While “Merry Widow” gives both ballerinas a lot to do, however, it doesn’t tax them technically. Nothing in ballet is easy — indeed, the simpler something is technically, the more thrown into high relief its stylistic particulars become — but this ballet is something of a ballerina’s holiday.

Mr. Hynd choreographed it to John Lanchbery’s arrangement of the original Lehar operetta for the Australian Ballet in 1975, and it entered ABT’s repertory in 1997. “Merry Widow” is set in Paris, but is heavy with the flavor of the mythical Middle European kingdoms that ruled operetta at the turn of the century. Here, the kingdom of Pontevedro is bankrupt, which is why it is so essential that the Widow keep her fortune by not remarrying to a foreigner. She is thus reunited with the Count, whose dalliance with her long ago isn’t known to the diplomatic meddlers who put them back together.

“Merry Widow” gives the men in the corps de ballet much to do, but their roles are mostly not hyper-technical. In particular, the shorter men bumble around comically — especially Aaron Scott as a waiter at Maxim’s who trips carrying the champagne, and Mikhail Ilyin as a fussbudget maitre d’. The taller ones practice their hand-kissing, and dance equivalents of the phrase “Enchanté, madame.” While Continental gallantry doesn’t come as second nature to the ABT fraternity, some of the corpsmen were much more convincing blades-about-town than others.

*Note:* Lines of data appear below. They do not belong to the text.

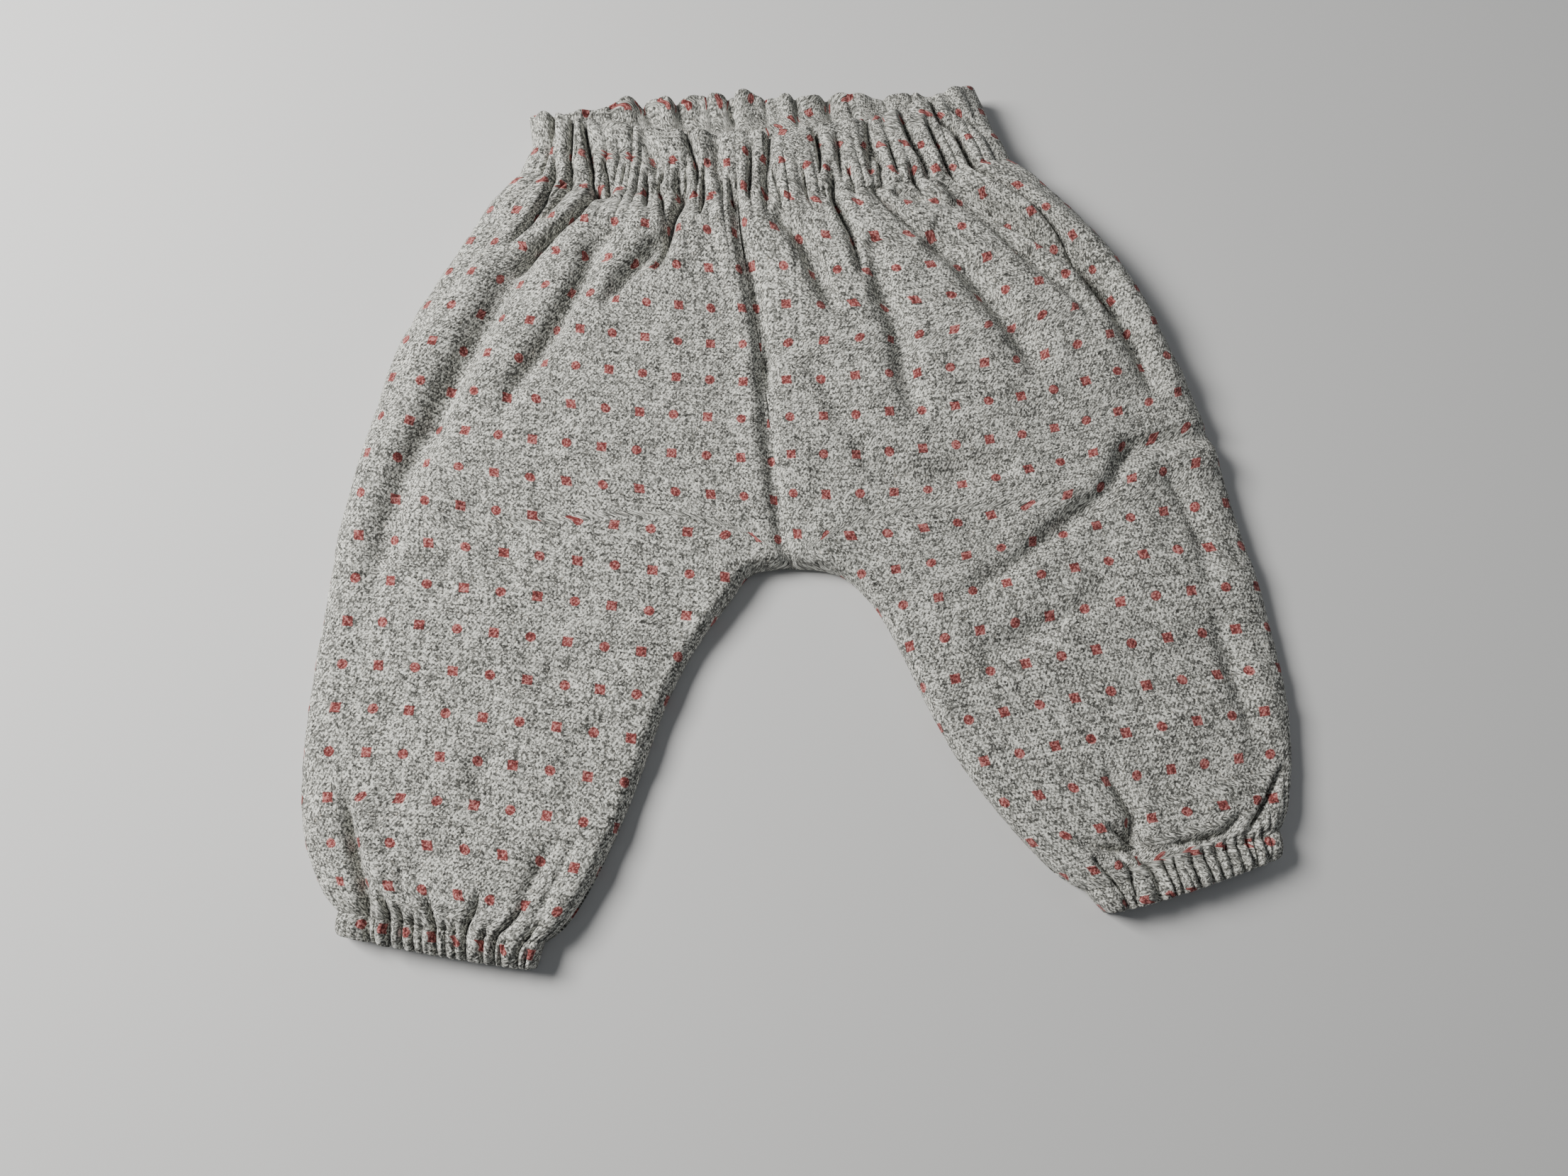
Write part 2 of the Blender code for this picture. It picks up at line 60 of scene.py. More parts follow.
# ---------------------------------------------------------------- driving sizes
SEAM_GAP = 0.04               # between the two halves
SEAM_DIP = 0.6                # how deep the two edges turn in at the centre seam
SEAM_WIDTH = 1.1              # and how far from the seam they do
WALL = 1.0                    # one layer of brushed flannel
FRILL_WALL = 2.0              # the frill is the cloth turned over on itself
CUFF_WALL = 1.8               # so is the casing at the ankle
CUFF_CROWN = 0.8              # how much higher a cuff is in its middle than at its ends

SIDE_ROUND = 13.0             # plan width over which the front rises at the side fold
SIDE_ROUND_BACK = 9.0
SIDE_TIP = 0.38               # height of the side fold's tip, as a share of the height
INSEAM_ROUND = 4.4            # the same at the inseam
INSEAM_ROUND_BACK = 6.0
INSEAM_TIP = 2.9
CROWN = 0.10                  # how much lower the cloth lies away from the middle
UPRIGHT_ROWS = 8              # rows above a cuff over which a section turns upright

PRINT_COLUMN = 12.2           # the print's repeat across the cloth and along it
PRINT_ROW = 14.7


def rows_of(kind, *rows):
    """A table's rows, with the columns named by their kind."""
    return [kind(*row) for row in rows]


# ---------------------------------------------------------------- sections
# The body, from the channel down to the crotch: the front end of the centre seam, how
# much nearer the waist the back layer lies, the tips of the two side folds, the height,
# how sharply a section bends up to the side fold, and its bow towards the waist.
Body = namedtuple("Body", "name seam_x seam_y lift left_x left_y right_x right_y height bend bow")
BODY = rows_of(
    Body,
    ("channel_seam", -20.7, 143.5, 22.0, -106.0, 157.0, 86.5, 163.0, 17.4, 2.4, 0),
    ("gathers", -20.3, 138.0, 21.0, -110.5, 151.5, 93.5, 157.5, 18.6, 2.4, 0),
    ("flare", -19.6, 130.5, 20.0, -116.0, 144.0, 100.5, 150.0, 18.8, 2.3, 0),
    ("high_hip", -18.0, 119.5, 18.0, -122.5, 133.0, 110.0, 140.0, 18.2, 2.2, 0),
    ("hip", -15.5, 104.0, 15.5, -132.0, 116.0, 120.5, 126.5, 17.6, 2.1, 0),
    ("low_hip", -12.5, 86.0, 12.5, -141.5, 98.5, 130.0, 110.0, 17.0, 2.0, 0),
    ("seat", -9.8, 67.0, 9.5, -149.2, 79.5, 138.5, 92.0, 16.4, 1.8, 12),
    ("low_seat", -7.4, 47.5, 6.5, -154.2, 59.0, 146.3, 74.0, 15.6, 1.7, 30),
    ("rise", -5.0, 29.5, 4.0, -158.6, 40.5, 151.6, 57.5, 14.6, 1.6, 60),
    ("low_rise", -2.6, 14.0, 2.0, -161.2, 28.5, 155.2, 45.0, 13.6, 1.5, 100),
    ("crotch", 0.0, 0.0, 0.0, -162.8, 20.0, 158.2, 33.0, 12.8, 1.5, 140))

# A leg, from the crotch down to the cuff: the inseam edge and the tip of the side fold.
Leg = namedtuple("Leg", "name inseam_x inseam_y side_x side_y height bend bow")
LEFT_LEG = rows_of(
    Leg,
    ("arch", -9.0, -0.4, -163.9, 13.5, 12.4, 1.5, 112),
    ("arch_turn", -16.0, -3.6, -164.5, 7.0, 12.0, 1.4, 82),
    ("arch_end", -22.0, -12.0, -165.1, -1.5, 11.6, 1.4, 56),
    ("thigh", -30.0, -23.0, -166.2, -12.5, 11.2, 1.3, 30),
    ("low_thigh", -38.2, -36.5, -167.4, -26.0, 10.8, 1.3, 12),
    ("knee", -45.4, -53.0, -168.6, -42.0, 10.6, 1.2, 5),
    ("shin", -51.5, -71.5, -169.3, -59.5, 10.6, 1.2, 0),
    ("calf", -57.7, -88.7, -169.0, -76.0, 10.8, 1.2, 0),
    ("puff", -64.5, -104.5, -167.0, -91.5, 11.4, 1.2, 0),
    ("tuck", -71.0, -117.0, -162.6, -105.0, 11.8, 1.2, 0),
    ("ankle_gathers", -76.8, -125.2, -157.6, -113.8, 12.2, 1.2, 0),
    ("cuff_seam", -82.0, -129.3, -152.8, -118.8, 11.4, 1.2, 0))
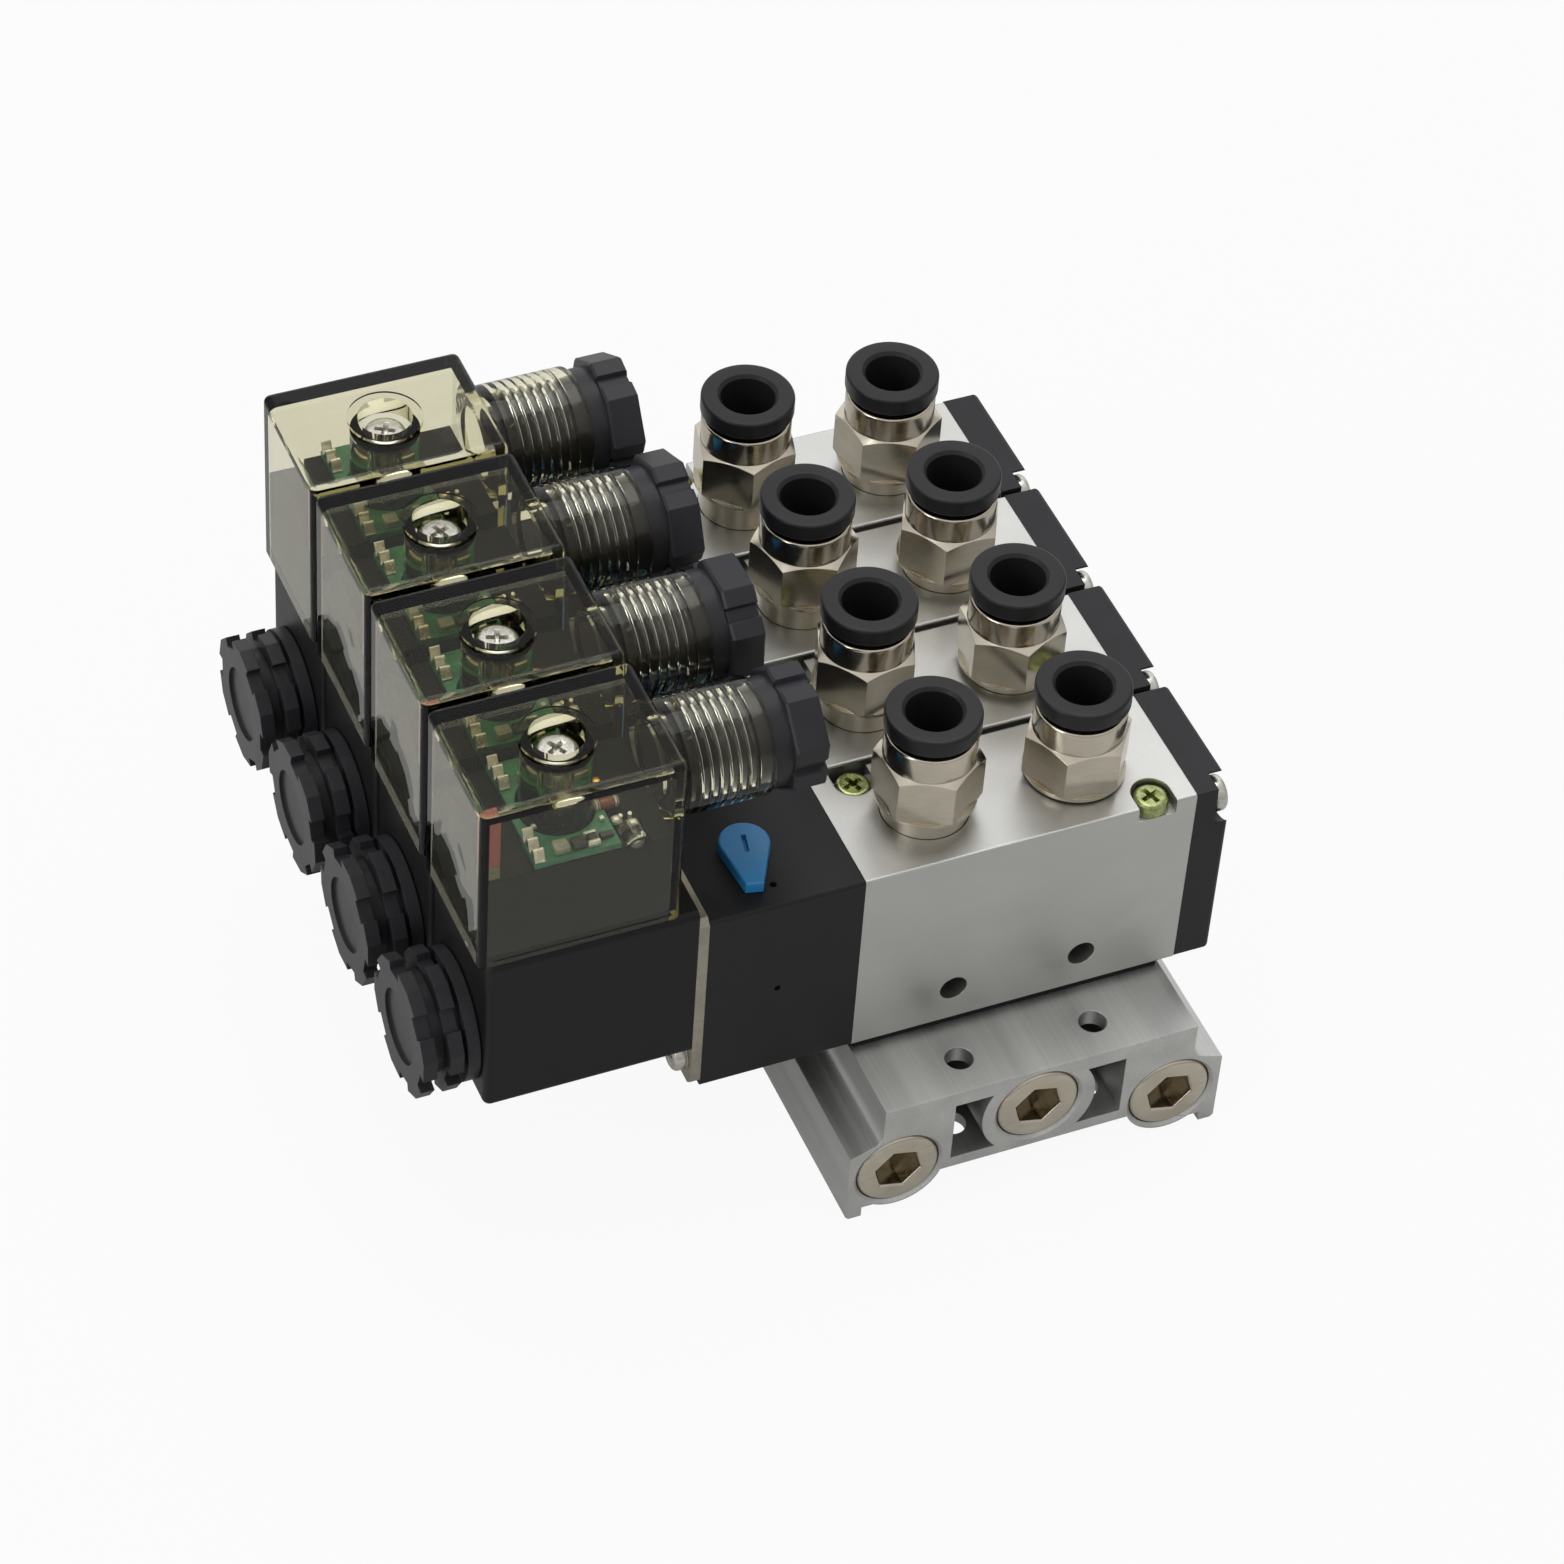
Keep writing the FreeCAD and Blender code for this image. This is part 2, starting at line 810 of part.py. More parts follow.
def end_cap_screws(k):
    """Two pan-head screws, each on a spring washer."""
    screws = []
    seat = body_right + cap_screw_seat
    length = cap_screw_seat + cap_screw_thread
    for side, height in cap_screw_places():
        screw = pan_screw(valve_screw_radius, length, cap_head_radius, pan_head_height)
        washer = rod_z(spring_washer_radius, 0.0, spring_washer_thickness, 0, 0)
        neck = screw.common(rod_z(cap_head_radius, 0.0, pan_head_height, 0, 0))
        neck.translate(at(0, 0, spring_washer_thickness))
        shank = rod_z(valve_screw_radius, -length, 0.0, 0, 0)
        screw = shank.fuse([washer, neck]).removeSplitter()
        screw.rotate(at(0, 0, 0), z_axis, cap_screw_turns[k])
        screw.rotate(at(0, 0, 0), y_axis, 90.0)
        screw.translate(at(seat, station_y(k) + side, height))
        screws.append(screw)
    return screws


def pilot_housing(k):
    """Pilot housing: piston cylinder, pilot passage, armature chamber and lever bore."""
    y = station_y(k)
    housing = block(pilot_left, body_left, y - half_width, y + half_width, body_bottom, body_top)
    housing = housing.makeFillet(pilot_edge, edges_along(housing, x_axis))
    stem_floor = body_top - lever_stem_length - drop_in_gap
    cuts = [
        rod_x(piston_bore_radius, cylinder_end, body_left, y, axis_height),
        rod_x(pilot_passage_radius, seat_x, cylinder_end, y, axis_height),
        rod_x(chamber_radius, flange_right, seat_x, y, axis_height),
        rod_x(tube_flange_radius + thread_gap, pilot_left, flange_right, y, axis_height),
        rod_z(lever_stem_radius + running_gap, stem_floor, body_top, lever_x, y + lever_side),
    ]
    bleed_x = body_left - bleed_from_body
    cuts.append(rod_z(bleed_hole_radius, body_top - bleed_hole_depth, body_top, bleed_x, y - bleed_top_side))
    front = y - half_width
    side_z = body_bottom + bleed_side_height
    cuts.append(rod_y(bleed_hole_radius, front, front + bleed_hole_depth, bleed_x, side_z))
    for side in (-plate_screw_side, plate_screw_side):
        radius = plate_screw_radius + valve_screw_hole_gap
        height = body_bottom + plate_screw_height
        cuts.append(rod_x(radius, pilot_left, body_left, y + side, height))
    return housing.cut(cuts)


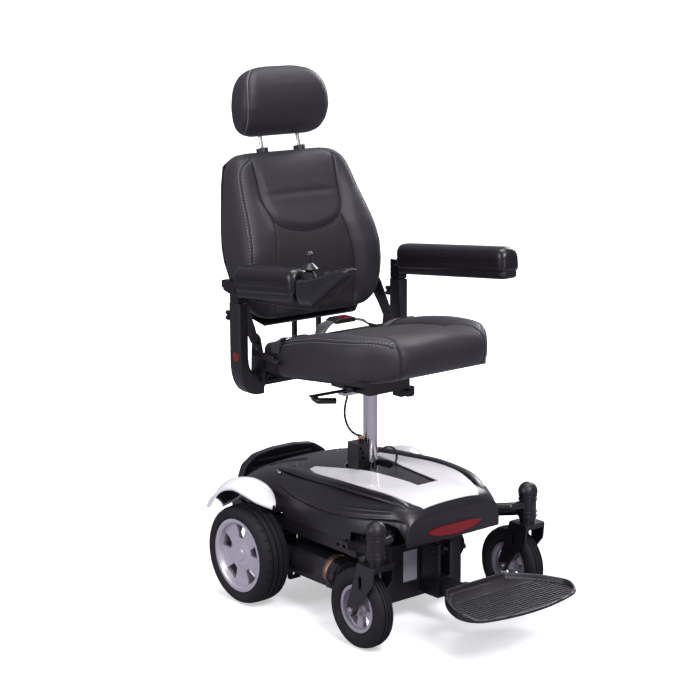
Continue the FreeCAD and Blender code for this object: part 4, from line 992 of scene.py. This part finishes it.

There are better things ABT could be doing with its time than this ballet, but while “The Merry Widow” could be improved — more imaginatively conceived and presented — it could also be a lot worse. Mr. Hynd has had wide experience in the ballet buffa and demi-caractère genres, which were well represented in the Royal Ballet repertory during the years he danced there. He calls upon his choreographic heritage liberally here. The choreography is more than serviceable, and there is fun to be had.

Jose Manuel Carreño was fine as the amorously adventurous but not overly bright Count. But the major male pyrotechnical display goes to Joseph Phillips, leading the Pontevedrian braves in a quasi-nationalistic dance that is more classical showpiece than anything else. They put it over neatly.

Ms. Kent took advantage of an Act 1 memory duet, in which the Count dreams of the village maiden she’d been when they first loved each other, a rather needlessly protracted Act 2 character dance motif, and the requisite romantic swooning and longing necessary to give us a heroine of substance. Both Mr. Saveliev and Ms. Reyes were able to convincingly switch from mischievous slapstick to erotic abandon when called upon.

Mr. Barbee held down his senior place in the comic hierarchy, and two junior members of the Pontevedrian diplomatic corps, Craig Salstein and Jared Matthews, kicked up their heels with gusto. If Carlos Lopez would take down the excitability one notch, his performance as Njegus, the ambassador’s private secretary, would be an ideal farcical characterization.